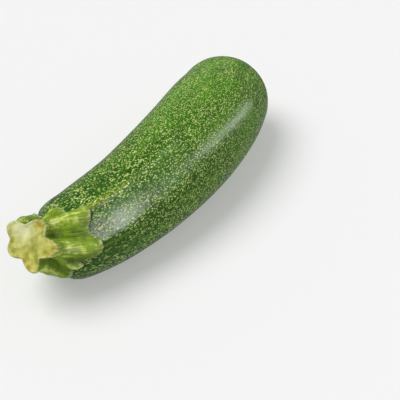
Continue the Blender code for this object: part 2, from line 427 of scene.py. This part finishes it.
def clear_of_fruit(point, stand_off):
    """The point, or where it is too near or inside the fruit, one at this distance off it."""
    centre = Vector((0, ARC_RADIUS * math.cos(BEND / 2)))
    arm = point.xy - centre
    run = math.atan2(arm.x, -arm.y) / BEND + 0.5
    across, rise = arm.length - ARC_RADIUS, point.z - level(run)
    angle = math.degrees(math.atan2(across, rise))
    radius = math.hypot(across, rise)
    swell = ridge(angle, run) * min(radius / girth(run), 1)
    radius -= swell
    least = girth(run) + stand_off
    if run >= 0:
        return around_run(run, angle, max(radius, least) + swell)
    size = (-run * RUN / (NECK_DEPTH + stand_off)) ** NECK_FULLNESS + (radius / least) ** NECK_FULLNESS
    grow = max(size ** (-1 / NECK_FULLNESS), 1)
    return around_run(run * grow, angle, radius * grow + swell)


def share_at(distance):
    """The share of the outline where the neck's dome is at this distance beyond the neck."""
    low, high = 0, BALL_STARTS
    for _ in range(HALVINGS):
        middle = (low + high) / 2
        if outline(middle)[0] < distance:
            low = middle
        else:
            high = middle
    return high


@functools.lru_cache(maxsize=1)
def stem_frame():
    """Foot point, direction, up and side of the stem."""
    foot = around_run(-STEM_FOOT / RUN, 0, 0)
    foot.z = STEM_LEVEL
    direction = Vector((-math.cos(STEM_TILT), 0, math.sin(STEM_TILT)))
    up = Vector((math.sin(STEM_TILT), 0, math.cos(STEM_TILT)))
    return foot, direction, up, Vector((0, -1, 0))


def rib_wave(angle):
    """Crest share and radius at the cut, from the crest and the valley on each side of an angle."""
    stations = [(rib[0], rib[2], 1) for rib in RIBS] + [(place, radius, 0) for place, radius in VALLEYS]
    stations.sort()
    index = max((i for i, station in enumerate(stations) if station[0] <= angle), default=-1)
    here, after = stations[index], stations[(index + 1) % len(stations)]
    share = (angle - here[0]) % 360 / ((after[0] - here[0]) % 360)
    wave = 0.5 + 0.5 * math.cos(math.pi * (share if here[2] else 1 - share))
    wave = wave**RIB_CROWN
    lobe, valley = (here[1], after[1]) if here[2] else (after[1], here[1])
    return wave, valley + (lobe - valley) * wave


def rib_radius(angle, height):
    """The stem's radius at an angle, at a height from its foot."""
    up = min(max((height - FLARE_LEAVES) / (STEM_LENGTH - FLARE_LEAVES), 0), 1) ** WAIST_POWER
    return rib_wave(angle)[1] * (WAIST + (1 - WAIST) * up) * MM


def around_stem(angle, height, radius):
    """A point at an angle and a radius round the stem's own middle."""
    foot, direction, up, side = stem_frame()
    turned = math.radians(angle)
    return foot + direction * height + radius * (math.cos(turned) * up + math.sin(turned) * side)


def foot_angle(angle):
    """Where an angle of the cut end comes down on the fruit."""
    turned = [(rib[0], angle_between(rib[1], rib[0])) for rib in RIBS]
    return angle + curve_through(turned, angle, 360)


@functools.lru_cache(maxsize=2 * STEM_AROUND)
def foot_at(angle):
    """Angle on the fruit, share of its outline, lobe share, thickness and nose of the foot's edge."""
    landing = foot_angle(angle)
    edge = share_at(curve_through(FOOT_EDGE, landing, 360) * MM)
    lobe = max(
        tall * math.exp(-((angle_between(landing, place) / width) ** 2)) for place, width, tall in LOBES
    )
    thickness = VALLEY_EDGE + (CREST_EDGE - VALLEY_EDGE) * lobe
    step = fruit_point(edge + OUTLINE_STEP, landing) - fruit_point(edge, landing)
    nose = EDGE_ROUNDING * thickness * OUTLINE_STEP / step.length
    return landing, edge - EDGE_BACK * nose, lobe, thickness, nose


@functools.lru_cache(maxsize=2 * STEM_AROUND)
def flare_ends(angle):
    """Where the flare leaves the shank and where it lands, and its pull at each end."""
    landing, edge, lobe, thickness, _ = foot_at(angle)
    waist = around_stem(angle, FLARE_LEAVES, rib_radius(angle, FLARE_LEAVES))
    lip = fruit_point(edge, landing, GAP + thickness)
    inside = fruit_point(edge * SLOPE_FROM, landing, GAP + thickness)
    crest = (rib_wave(angle)[0] + lobe) / 2
    pull = (lip - waist).length * (VALLEY_STIFFNESS + (CREST_STIFFNESS - VALLEY_STIFFNESS) * crest)
    outward = (waist - around_stem(angle, FLARE_LEAVES, 0)).normalized()
    leave = (outward * CREST_SPREAD * crest - stem_frame()[1]) * pull
    return waist, lip, leave, (lip - inside).normalized() * pull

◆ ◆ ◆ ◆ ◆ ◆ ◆

_Goal_
Restate the whole listing exactly.

_Solution for this problem_
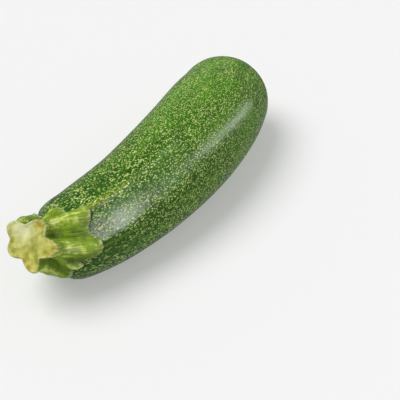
Continue the Blender code for this object: part 2, from line 427 of scene.py. This part finishes it.
def clear_of_fruit(point, stand_off):
    """The point, or where it is too near or inside the fruit, one at this distance off it."""
    centre = Vector((0, ARC_RADIUS * math.cos(BEND / 2)))
    arm = point.xy - centre
    run = math.atan2(arm.x, -arm.y) / BEND + 0.5
    across, rise = arm.length - ARC_RADIUS, point.z - level(run)
    angle = math.degrees(math.atan2(across, rise))
    radius = math.hypot(across, rise)
    swell = ridge(angle, run) * min(radius / girth(run), 1)
    radius -= swell
    least = girth(run) + stand_off
    if run >= 0:
        return around_run(run, angle, max(radius, least) + swell)
    size = (-run * RUN / (NECK_DEPTH + stand_off)) ** NECK_FULLNESS + (radius / least) ** NECK_FULLNESS
    grow = max(size ** (-1 / NECK_FULLNESS), 1)
    return around_run(run * grow, angle, radius * grow + swell)


def share_at(distance):
    """The share of the outline where the neck's dome is at this distance beyond the neck."""
    low, high = 0, BALL_STARTS
    for _ in range(HALVINGS):
        middle = (low + high) / 2
        if outline(middle)[0] < distance:
            low = middle
        else:
            high = middle
    return high


@functools.lru_cache(maxsize=1)
def stem_frame():
    """Foot point, direction, up and side of the stem."""
    foot = around_run(-STEM_FOOT / RUN, 0, 0)
    foot.z = STEM_LEVEL
    direction = Vector((-math.cos(STEM_TILT), 0, math.sin(STEM_TILT)))
    up = Vector((math.sin(STEM_TILT), 0, math.cos(STEM_TILT)))
    return foot, direction, up, Vector((0, -1, 0))


def rib_wave(angle):
    """Crest share and radius at the cut, from the crest and the valley on each side of an angle."""
    stations = [(rib[0], rib[2], 1) for rib in RIBS] + [(place, radius, 0) for place, radius in VALLEYS]
    stations.sort()
    index = max((i for i, station in enumerate(stations) if station[0] <= angle), default=-1)
    here, after = stations[index], stations[(index + 1) % len(stations)]
    share = (angle - here[0]) % 360 / ((after[0] - here[0]) % 360)
    wave = 0.5 + 0.5 * math.cos(math.pi * (share if here[2] else 1 - share))
    wave = wave**RIB_CROWN
    lobe, valley = (here[1], after[1]) if here[2] else (after[1], here[1])
    return wave, valley + (lobe - valley) * wave


def rib_radius(angle, height):
    """The stem's radius at an angle, at a height from its foot."""
    up = min(max((height - FLARE_LEAVES) / (STEM_LENGTH - FLARE_LEAVES), 0), 1) ** WAIST_POWER
    return rib_wave(angle)[1] * (WAIST + (1 - WAIST) * up) * MM


def around_stem(angle, height, radius):
    """A point at an angle and a radius round the stem's own middle."""
    foot, direction, up, side = stem_frame()
    turned = math.radians(angle)
    return foot + direction * height + radius * (math.cos(turned) * up + math.sin(turned) * side)


def foot_angle(angle):
    """Where an angle of the cut end comes down on the fruit."""
    turned = [(rib[0], angle_between(rib[1], rib[0])) for rib in RIBS]
    return angle + curve_through(turned, angle, 360)


@functools.lru_cache(maxsize=2 * STEM_AROUND)
def foot_at(angle):
    """Angle on the fruit, share of its outline, lobe share, thickness and nose of the foot's edge."""
    landing = foot_angle(angle)
    edge = share_at(curve_through(FOOT_EDGE, landing, 360) * MM)
    lobe = max(
        tall * math.exp(-((angle_between(landing, place) / width) ** 2)) for place, width, tall in LOBES
    )
    thickness = VALLEY_EDGE + (CREST_EDGE - VALLEY_EDGE) * lobe
    step = fruit_point(edge + OUTLINE_STEP, landing) - fruit_point(edge, landing)
    nose = EDGE_ROUNDING * thickness * OUTLINE_STEP / step.length
    return landing, edge - EDGE_BACK * nose, lobe, thickness, nose


@functools.lru_cache(maxsize=2 * STEM_AROUND)
def flare_ends(angle):
    """Where the flare leaves the shank and where it lands, and its pull at each end."""
    landing, edge, lobe, thickness, _ = foot_at(angle)
    waist = around_stem(angle, FLARE_LEAVES, rib_radius(angle, FLARE_LEAVES))
    lip = fruit_point(edge, landing, GAP + thickness)
    inside = fruit_point(edge * SLOPE_FROM, landing, GAP + thickness)
    crest = (rib_wave(angle)[0] + lobe) / 2
    pull = (lip - waist).length * (VALLEY_STIFFNESS + (CREST_STIFFNESS - VALLEY_STIFFNESS) * crest)
    outward = (waist - around_stem(angle, FLARE_LEAVES, 0)).normalized()
    leave = (outward * CREST_SPREAD * crest - stem_frame()[1]) * pull
    return waist, lip, leave, (lip - inside).normalized() * pull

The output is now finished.